そして先日、久しぶりに予約を取って健診に来られました。
妊娠の経過が落ち着いていることもあり、
「心配事」の相談があるそうです。
妊婦健診や詳しい超音波検査だけでなく、
ボクと話すことで、いろいろな不安が少しずつでも解決します。
診察室に入ってこられたとき、
長かった髪の毛をバッサリと切り、ショートカットになっていました。
女性が髪の毛を切るときは失恋と、昔から相場が決まっているもんですが、
妊娠や出産をきっかけに髪を切る方も少なくありません。

うちのスタッフが、「髪の毛、切ったんですね?」と声掛けをすると、
「はい、ヘアドネーションしました・・・。
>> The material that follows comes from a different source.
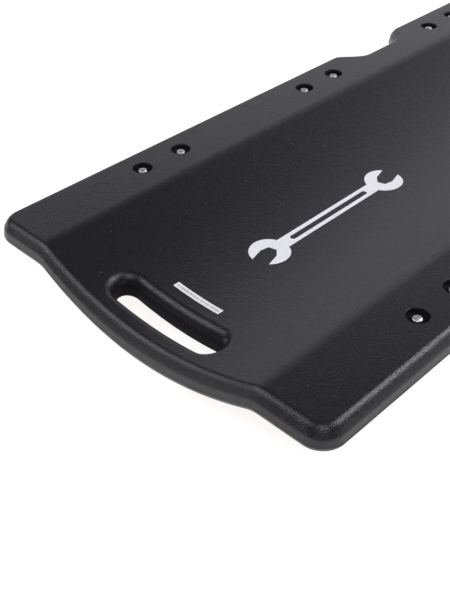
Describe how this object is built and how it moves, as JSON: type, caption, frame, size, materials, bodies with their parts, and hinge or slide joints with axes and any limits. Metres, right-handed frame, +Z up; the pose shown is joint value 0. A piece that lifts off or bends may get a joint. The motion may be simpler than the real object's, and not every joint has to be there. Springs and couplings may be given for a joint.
{
  "type": "mechanics creeper",
  "caption": "Low hollow plastic creeper: dished deck with flat side flanges, foot-end handle slot, tool trays, padded headrest and swivel casters.",
  "frame": {"origin": "on the floor under the middle of the deck", "axes": "+X to the right of someone standing at the foot end, +Y towards the headrest, +Z up"},
  "size_m": [0.48, 1.016, 0.1076],
  "materials": {
    "deck_plastic": "black blow-moulded polyethylene, satin with a fine moulded grain",
    "cushion_vinyl": "black grained vinyl over foam",
    "board_plastic": "plain black backing board",
    "label_paper": "white printed film",
    "zinc_steel": "bright zinc plate",
    "bearing_steel": "plain turned steel",
    "wheel_plastic": "hard black polyolefin"
  },
  "bodies": {
    "deck": {"deck_shell": "deck_plastic", "label_sticker": "label_paper", "headrest_cushion": "cushion_vinyl", "headrest_board": "board_plastic", "headrest_screw_1": "zinc_steel", "headrest_screw_2": "zinc_steel", "headrest_screw_3": "zinc_steel", "headrest_screw_4": "zinc_steel", "deck_screw_foot_right_rear": "zinc_steel", "deck_screw_foot_right_front": "zinc_steel", "deck_screw_foot_left_rear": "zinc_steel", "deck_screw_foot_left_front": "zinc_steel", "deck_screw_mid_right_rear": "zinc_steel", "deck_screw_mid_right_front": "zinc_steel", "deck_screw_mid_left_rear": "zinc_steel", "deck_screw_mid_left_front": "zinc_steel", "deck_screw_head_right_rear": "zinc_steel", "deck_screw_head_right_front": "zinc_steel", "deck_screw_head_left_rear": "zinc_steel", "deck_screw_head_left_front": "zinc_steel", "foot_right_plate": "zinc_steel", "foot_right_ball_race": "bearing_steel", "foot_right_king_pin": "bearing_steel", "foot_left_plate": "zinc_steel", "foot_left_ball_race": "bearing_steel", "foot_left_king_pin": "bearing_steel", "mid_right_plate": "zinc_steel", "mid_right_ball_race": "bearing_steel", "mid_right_king_pin": "bearing_steel", "mid_left_plate": "zinc_steel", "mid_left_ball_race": "bearing_steel", "mid_left_king_pin": "bearing_steel", "head_right_plate": "zinc_steel", "head_right_ball_race": "bearing_steel", "head_right_king_pin": "bearing_steel", "head_left_plate": "zinc_steel", "head_left_ball_race": "bearing_steel", "head_left_king_pin": "bearing_steel"},
    "foot_right_fork": {"foot_right_fork": "zinc_steel", "foot_right_axle": "bearing_steel"},
    "foot_right_wheel": {"foot_right_wheel": "wheel_plastic"},
    "foot_left_fork": {"foot_left_fork": "zinc_steel", "foot_left_axle": "bearing_steel"},
    "foot_left_wheel": {"foot_left_wheel": "wheel_plastic"},
    "mid_right_fork": {"mid_right_fork": "zinc_steel", "mid_right_axle": "bearing_steel"},
    "mid_right_wheel": {"mid_right_wheel": "wheel_plastic"},
    "mid_left_fork": {"mid_left_fork": "zinc_steel", "mid_left_axle": "bearing_steel"},
    "mid_left_wheel": {"mid_left_wheel": "wheel_plastic"},
    "head_right_fork": {"head_right_fork": "zinc_steel", "head_right_axle": "bearing_steel"},
    "head_right_wheel": {"head_right_wheel": "wheel_plastic"},
    "head_left_fork": {"head_left_fork": "zinc_steel", "head_left_axle": "bearing_steel"},
    "head_left_wheel": {"head_left_wheel": "wheel_plastic"}
  },
  "joints": [
    {"name": "foot_right_swivel", "type": "hinge", "parent": "deck", "child": "foot_right_fork", "pos_m": [0.198, -0.285, 0.058], "axis": [0, 0, 1], "continuous": true},
    {"name": "foot_right_roll", "type": "hinge", "parent": "foot_right_fork", "child": "foot_right_wheel", "pos_m": [0.198, -0.305, 0.0254], "axis": [1, 0, 0], "continuous": true},
    {"name": "foot_left_swivel", "type": "hinge", "parent": "deck", "child": "foot_left_fork", "pos_m": [-0.198, -0.285, 0.058], "axis": [0, 0, 1], "continuous": true},
    {"name": "foot_left_roll", "type": "hinge", "parent": "foot_left_fork", "child": "foot_left_wheel", "pos_m": [-0.20044, -0.30485, 0.0254], "axis": [0.9925, -0.1219, 0], "continuous": true},
    {"name": "mid_right_swivel", "type": "hinge", "parent": "deck", "child": "mid_right_fork", "pos_m": [0.198, 0.01, 0.058], "axis": [0, 0, 1], "continuous": true},
    {"name": "mid_right_roll", "type": "hinge", "parent": "mid_right_fork", "child": "mid_right_wheel", "pos_m": [0.20009, -0.00989, 0.0254], "axis": [0.9945, 0.1045, 0], "continuous": true},
    {"name": "mid_left_swivel", "type": "hinge", "parent": "deck", "child": "mid_left_fork", "pos_m": [-0.198, 0.01, 0.058], "axis": [0, 0, 1], "continuous": true},
    {"name": "mid_left_roll", "type": "hinge", "parent": "mid_left_fork", "child": "mid_left_wheel", "pos_m": [-0.20182, -0.00963, 0.0254], "axis": [0.9816, -0.1908, 0], "continuous": true},
    {"name": "head_right_swivel", "type": "hinge", "parent": "deck", "child": "head_right_fork", "pos_m": [0.198, 0.3045, 0.058], "axis": [0, 0, 1], "continuous": true},
    {"name": "head_right_roll", "type": "hinge", "parent": "head_right_fork", "child": "head_right_wheel", "pos_m": [0.20216, 0.28494, 0.0254], "axis": [0.9781, 0.2079, 0], "continuous": true},
    {"name": "head_left_swivel", "type": "hinge", "parent": "deck", "child": "head_left_fork", "pos_m": [-0.198, 0.3045, 0.058], "axis": [0, 0, 1], "continuous": true},
    {"name": "head_left_roll", "type": "hinge", "parent": "head_left_fork", "child": "head_left_wheel", "pos_m": [-0.19905, 0.28453, 0.0254], "axis": [0.9986, -0.0523, 0], "continuous": true}
  ]
}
」

 「??」

最初、恥ずかしながら、何のことかわからなかったのですが、
すぐにスマホで検索して、納得しました。
切った髪の毛をウィッグにして、化学療法で抜けてしまった子供たちなどに提供するのです。

「どうせ切るなら、なんかの役に立ちたいと思ったので・・・。」 
 「なるほど。いいことですね。」


「なんか、夜になると子宮の左だけが突っ張る感じあるんですが、胎盤とか大丈夫ですか?」
「病院の健診は診察時間が短くて、聞きたいことが聞けないんですが、その病院で健診を続けてて大丈夫ですか?」
「病院の先生に、あまり動き回らないように言われたんですが、どこまでならいいんですか?」
「陣痛が来たらどうしたらいいんですか?」

妊娠は、不安だらけです。
妊娠のしんどさを、経験した人ならわかってもらえると思いますが、たぶんその8割くらいが「不安」です。
「案ずるより産むがやすし」という言葉がありますが、
やってみたら大したことなかった、という意味ではなくて、本当は案ずることが一番しんどかった、という意味ではないかとも思います。

この方の、案じてばかりの妊娠期間は、
自分やおなかの赤ちゃんのことばかりに収まらず、
ついに、病気と闘っている子供たちのことにまで及んでいたのです。
いいお産をしなくっちゃ、とか、
元気な赤ちゃんと産まなくちゃ、
という責任感を通り越しているのです。

 「そこまで、やさしくなれるんですね。」

素直にそう思いました。

 「大丈夫、絶対、いいお産ができますよ。」

だって、よその子供たちのことまで考えることができるんですから、
どんな痛みがあっても、あなたの心配を超えることはないでしょう。